What is being asked »
Return each line containing "that".

(JSON records of objects)

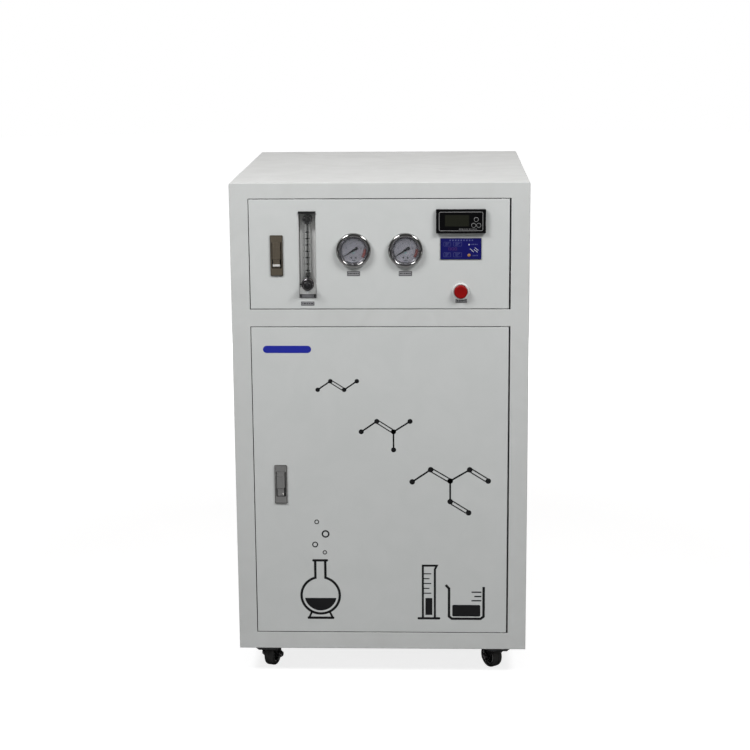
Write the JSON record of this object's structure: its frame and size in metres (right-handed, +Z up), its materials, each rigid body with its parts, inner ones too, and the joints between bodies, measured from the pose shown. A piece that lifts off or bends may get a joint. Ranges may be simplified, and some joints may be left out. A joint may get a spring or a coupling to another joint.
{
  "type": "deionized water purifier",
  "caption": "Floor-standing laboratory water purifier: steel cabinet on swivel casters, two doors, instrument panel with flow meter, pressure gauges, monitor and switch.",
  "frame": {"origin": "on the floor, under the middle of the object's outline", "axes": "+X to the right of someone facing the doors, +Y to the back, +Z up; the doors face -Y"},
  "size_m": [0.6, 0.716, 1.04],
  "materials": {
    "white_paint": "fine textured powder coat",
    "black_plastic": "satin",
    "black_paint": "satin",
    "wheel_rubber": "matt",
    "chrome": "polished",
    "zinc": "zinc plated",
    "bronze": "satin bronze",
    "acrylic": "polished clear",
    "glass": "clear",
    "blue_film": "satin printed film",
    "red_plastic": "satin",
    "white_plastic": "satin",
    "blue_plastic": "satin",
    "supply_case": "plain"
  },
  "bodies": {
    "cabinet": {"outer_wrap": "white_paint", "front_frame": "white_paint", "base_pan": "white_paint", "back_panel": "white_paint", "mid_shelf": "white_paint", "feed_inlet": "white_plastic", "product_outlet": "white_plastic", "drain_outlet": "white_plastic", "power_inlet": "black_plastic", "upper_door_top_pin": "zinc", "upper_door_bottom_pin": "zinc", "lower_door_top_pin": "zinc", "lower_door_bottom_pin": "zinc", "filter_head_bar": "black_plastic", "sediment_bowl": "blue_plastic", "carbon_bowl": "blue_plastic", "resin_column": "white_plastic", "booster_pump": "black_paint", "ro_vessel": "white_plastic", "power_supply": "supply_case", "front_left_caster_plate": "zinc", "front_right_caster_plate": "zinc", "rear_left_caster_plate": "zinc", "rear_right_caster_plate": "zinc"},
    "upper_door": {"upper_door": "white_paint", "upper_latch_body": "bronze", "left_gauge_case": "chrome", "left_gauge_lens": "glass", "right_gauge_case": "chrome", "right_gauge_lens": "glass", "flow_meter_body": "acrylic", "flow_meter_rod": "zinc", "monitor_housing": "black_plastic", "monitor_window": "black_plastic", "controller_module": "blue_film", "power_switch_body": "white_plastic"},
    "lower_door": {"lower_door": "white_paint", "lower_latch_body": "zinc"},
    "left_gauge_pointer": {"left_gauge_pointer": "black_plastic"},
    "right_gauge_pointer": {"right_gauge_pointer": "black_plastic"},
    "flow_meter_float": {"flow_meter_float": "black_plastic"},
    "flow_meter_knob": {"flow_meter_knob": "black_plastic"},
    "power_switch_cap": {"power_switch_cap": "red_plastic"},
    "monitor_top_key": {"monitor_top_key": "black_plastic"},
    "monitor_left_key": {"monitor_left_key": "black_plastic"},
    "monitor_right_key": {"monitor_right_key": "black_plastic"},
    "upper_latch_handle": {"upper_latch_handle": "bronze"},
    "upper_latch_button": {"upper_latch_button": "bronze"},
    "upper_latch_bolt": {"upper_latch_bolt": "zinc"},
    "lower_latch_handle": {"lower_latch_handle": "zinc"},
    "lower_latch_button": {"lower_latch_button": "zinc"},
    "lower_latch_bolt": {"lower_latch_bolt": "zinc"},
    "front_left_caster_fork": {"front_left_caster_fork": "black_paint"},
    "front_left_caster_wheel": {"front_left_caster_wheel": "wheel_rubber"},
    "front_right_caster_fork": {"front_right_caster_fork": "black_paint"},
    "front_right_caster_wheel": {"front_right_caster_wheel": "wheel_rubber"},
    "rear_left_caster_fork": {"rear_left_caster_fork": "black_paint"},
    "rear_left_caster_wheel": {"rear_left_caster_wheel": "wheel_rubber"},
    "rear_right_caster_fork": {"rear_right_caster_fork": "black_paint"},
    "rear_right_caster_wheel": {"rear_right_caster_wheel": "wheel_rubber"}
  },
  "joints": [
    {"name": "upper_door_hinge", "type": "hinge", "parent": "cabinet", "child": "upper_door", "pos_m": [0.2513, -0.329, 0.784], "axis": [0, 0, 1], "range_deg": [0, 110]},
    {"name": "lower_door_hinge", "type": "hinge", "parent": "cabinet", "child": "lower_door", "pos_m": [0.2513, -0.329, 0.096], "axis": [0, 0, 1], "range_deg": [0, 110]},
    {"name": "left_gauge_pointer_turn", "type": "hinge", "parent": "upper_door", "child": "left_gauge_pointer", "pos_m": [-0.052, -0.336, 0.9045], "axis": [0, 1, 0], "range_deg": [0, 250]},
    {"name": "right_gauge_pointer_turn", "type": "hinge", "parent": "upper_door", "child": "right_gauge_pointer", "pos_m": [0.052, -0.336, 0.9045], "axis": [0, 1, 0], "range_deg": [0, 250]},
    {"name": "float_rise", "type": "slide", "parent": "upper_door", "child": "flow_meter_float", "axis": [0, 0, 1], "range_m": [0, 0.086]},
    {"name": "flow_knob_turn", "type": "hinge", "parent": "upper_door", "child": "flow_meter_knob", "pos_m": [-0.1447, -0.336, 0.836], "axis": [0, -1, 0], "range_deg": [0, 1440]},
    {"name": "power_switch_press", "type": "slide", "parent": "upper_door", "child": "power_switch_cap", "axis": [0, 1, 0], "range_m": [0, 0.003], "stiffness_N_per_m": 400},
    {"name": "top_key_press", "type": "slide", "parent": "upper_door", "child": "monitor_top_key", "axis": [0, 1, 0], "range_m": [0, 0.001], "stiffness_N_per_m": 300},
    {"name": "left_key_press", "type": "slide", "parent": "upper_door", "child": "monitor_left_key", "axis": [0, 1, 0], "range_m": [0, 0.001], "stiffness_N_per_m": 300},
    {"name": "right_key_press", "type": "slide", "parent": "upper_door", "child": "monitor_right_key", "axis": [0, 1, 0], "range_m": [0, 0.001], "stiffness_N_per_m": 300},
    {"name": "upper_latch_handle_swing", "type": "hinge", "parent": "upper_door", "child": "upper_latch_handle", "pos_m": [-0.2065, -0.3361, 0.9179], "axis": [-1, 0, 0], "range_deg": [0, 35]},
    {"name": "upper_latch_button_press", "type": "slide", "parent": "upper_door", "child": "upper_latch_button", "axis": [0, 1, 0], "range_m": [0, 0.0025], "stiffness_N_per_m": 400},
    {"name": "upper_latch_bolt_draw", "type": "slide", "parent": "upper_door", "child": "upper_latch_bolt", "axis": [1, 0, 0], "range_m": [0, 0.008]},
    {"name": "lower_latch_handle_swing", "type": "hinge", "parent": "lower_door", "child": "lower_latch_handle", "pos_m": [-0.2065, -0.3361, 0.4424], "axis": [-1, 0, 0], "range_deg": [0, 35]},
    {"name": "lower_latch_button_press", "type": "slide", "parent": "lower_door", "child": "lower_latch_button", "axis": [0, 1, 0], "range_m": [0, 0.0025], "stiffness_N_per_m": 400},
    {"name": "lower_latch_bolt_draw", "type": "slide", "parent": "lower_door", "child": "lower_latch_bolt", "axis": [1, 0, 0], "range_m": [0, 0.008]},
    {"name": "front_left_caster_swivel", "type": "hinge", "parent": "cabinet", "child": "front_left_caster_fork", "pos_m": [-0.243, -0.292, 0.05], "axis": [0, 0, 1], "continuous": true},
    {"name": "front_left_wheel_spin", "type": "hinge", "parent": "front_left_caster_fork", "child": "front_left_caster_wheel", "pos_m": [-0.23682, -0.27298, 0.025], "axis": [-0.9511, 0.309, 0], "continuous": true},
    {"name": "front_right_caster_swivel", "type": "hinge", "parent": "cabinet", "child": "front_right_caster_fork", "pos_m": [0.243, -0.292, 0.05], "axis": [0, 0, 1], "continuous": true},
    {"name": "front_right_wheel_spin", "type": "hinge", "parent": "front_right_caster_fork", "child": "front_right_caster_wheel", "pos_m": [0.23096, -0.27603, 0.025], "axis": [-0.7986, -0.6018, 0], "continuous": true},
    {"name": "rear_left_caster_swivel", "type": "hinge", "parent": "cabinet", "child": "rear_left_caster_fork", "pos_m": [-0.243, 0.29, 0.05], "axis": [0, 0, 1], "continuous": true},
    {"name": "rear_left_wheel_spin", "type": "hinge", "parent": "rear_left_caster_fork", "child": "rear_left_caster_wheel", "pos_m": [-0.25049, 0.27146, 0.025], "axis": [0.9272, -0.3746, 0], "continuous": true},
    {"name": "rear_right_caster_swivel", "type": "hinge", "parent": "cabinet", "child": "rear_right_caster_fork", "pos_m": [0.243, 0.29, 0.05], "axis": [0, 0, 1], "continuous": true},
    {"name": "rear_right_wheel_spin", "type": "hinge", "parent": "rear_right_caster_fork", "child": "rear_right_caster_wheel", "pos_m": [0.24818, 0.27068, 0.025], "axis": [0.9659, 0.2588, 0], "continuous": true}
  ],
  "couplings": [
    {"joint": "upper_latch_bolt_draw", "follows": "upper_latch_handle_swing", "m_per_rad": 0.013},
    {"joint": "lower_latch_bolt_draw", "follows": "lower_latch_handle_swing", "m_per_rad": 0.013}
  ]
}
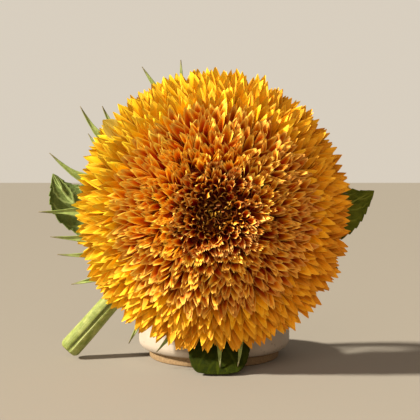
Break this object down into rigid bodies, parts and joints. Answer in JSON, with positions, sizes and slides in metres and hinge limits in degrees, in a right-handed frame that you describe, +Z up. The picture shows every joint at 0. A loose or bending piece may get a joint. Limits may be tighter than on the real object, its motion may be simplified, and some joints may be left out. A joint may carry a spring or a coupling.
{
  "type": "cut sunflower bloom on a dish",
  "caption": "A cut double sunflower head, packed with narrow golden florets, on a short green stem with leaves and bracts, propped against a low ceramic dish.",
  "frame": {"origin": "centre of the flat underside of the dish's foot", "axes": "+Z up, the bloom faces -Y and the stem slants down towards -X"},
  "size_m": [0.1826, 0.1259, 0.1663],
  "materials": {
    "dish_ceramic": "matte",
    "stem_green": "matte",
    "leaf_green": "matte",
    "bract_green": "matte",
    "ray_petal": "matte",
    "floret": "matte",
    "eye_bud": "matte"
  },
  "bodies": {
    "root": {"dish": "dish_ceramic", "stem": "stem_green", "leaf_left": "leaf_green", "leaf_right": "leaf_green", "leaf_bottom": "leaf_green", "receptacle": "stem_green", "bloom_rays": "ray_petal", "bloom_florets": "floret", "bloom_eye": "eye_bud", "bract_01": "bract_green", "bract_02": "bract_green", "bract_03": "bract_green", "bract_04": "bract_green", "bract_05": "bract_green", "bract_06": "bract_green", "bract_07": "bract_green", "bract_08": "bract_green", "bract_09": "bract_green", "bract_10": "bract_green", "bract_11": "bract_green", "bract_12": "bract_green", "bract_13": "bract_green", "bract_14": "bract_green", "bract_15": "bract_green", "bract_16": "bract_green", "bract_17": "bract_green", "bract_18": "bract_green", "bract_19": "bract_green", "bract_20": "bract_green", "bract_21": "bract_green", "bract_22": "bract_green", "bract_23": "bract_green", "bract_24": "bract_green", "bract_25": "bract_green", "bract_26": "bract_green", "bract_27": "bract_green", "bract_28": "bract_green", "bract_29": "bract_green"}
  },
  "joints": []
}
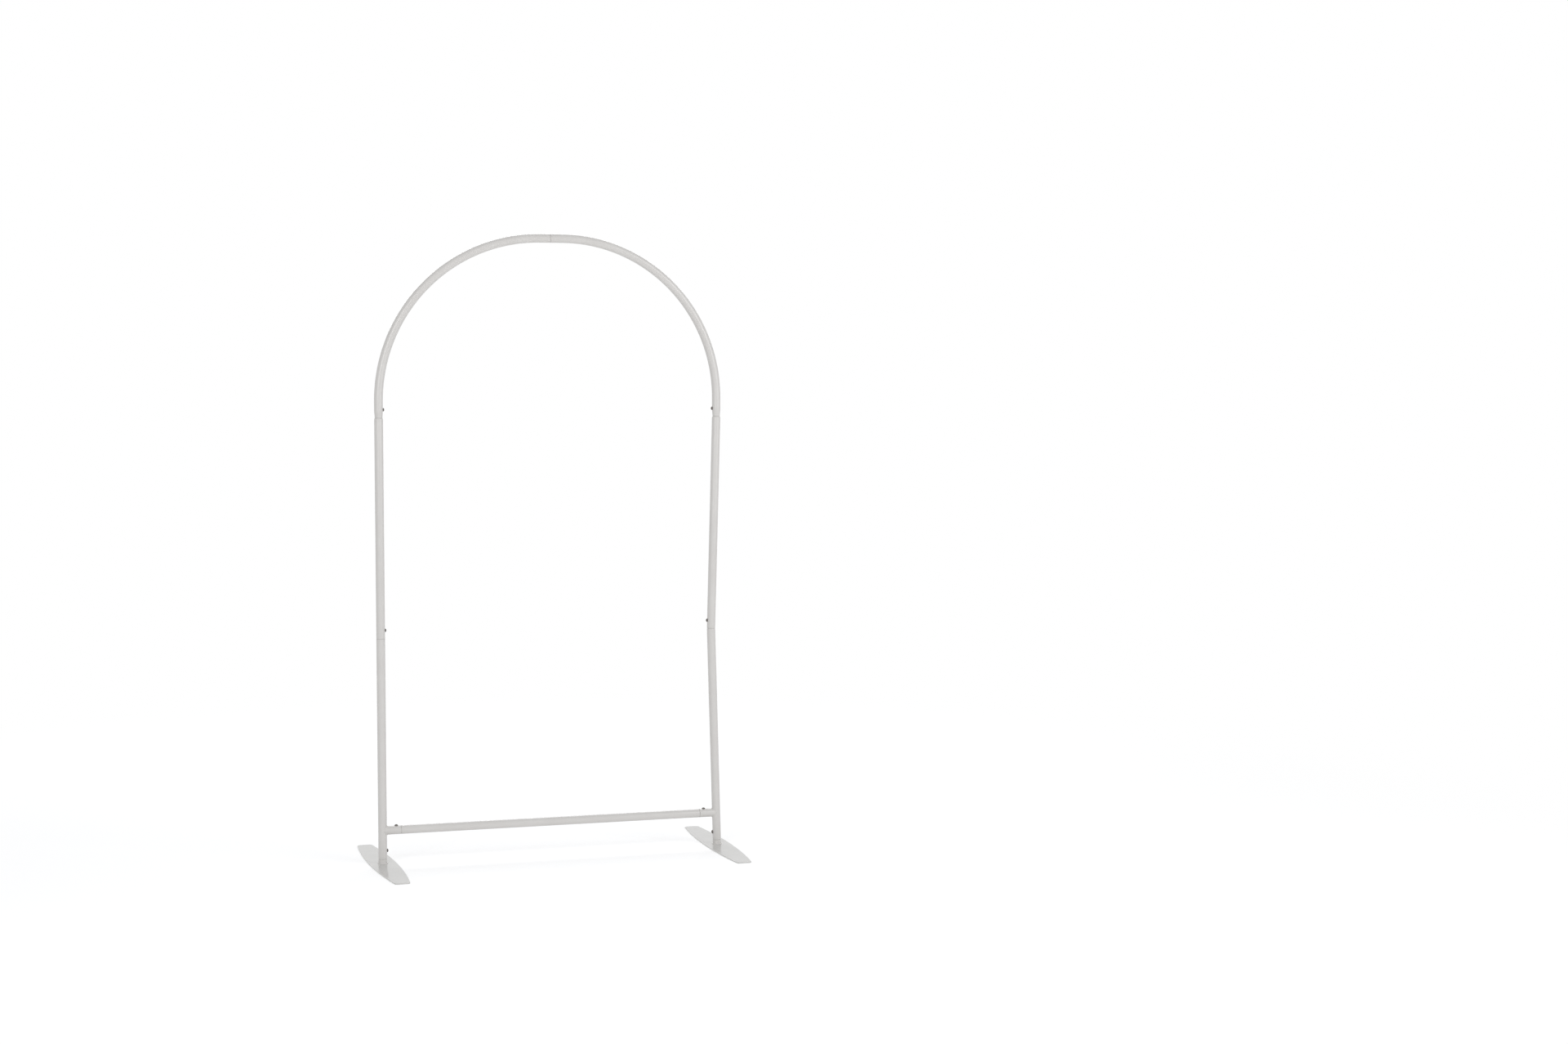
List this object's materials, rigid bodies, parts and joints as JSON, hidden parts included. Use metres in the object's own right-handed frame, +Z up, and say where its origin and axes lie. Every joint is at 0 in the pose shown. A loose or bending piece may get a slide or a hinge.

Exercise result »
Write the JSON record of this object's structure: its frame and size in metres (right-handed, +Z up), its materials, each rigid body with its parts, inner ones too, and the joints between bodies, measured from the pose shown. A piece that lifts off or bends may get a joint. Ranges may be simplified, and some joints may be left out. A joint may get a spring or a coupling to another joint.
Break this object down into rigid bodies, parts and joints. Answer in JSON, with positions, sizes and slides in metres and hinge limits in degrees, in a right-handed frame that you describe, +Z up. The picture shows every joint at 0. A loose or bending piece may get a joint. Limits may be tighter than on the real object, its motion may be simplified, and some joints may be left out. A joint may carry a spring or a coupling.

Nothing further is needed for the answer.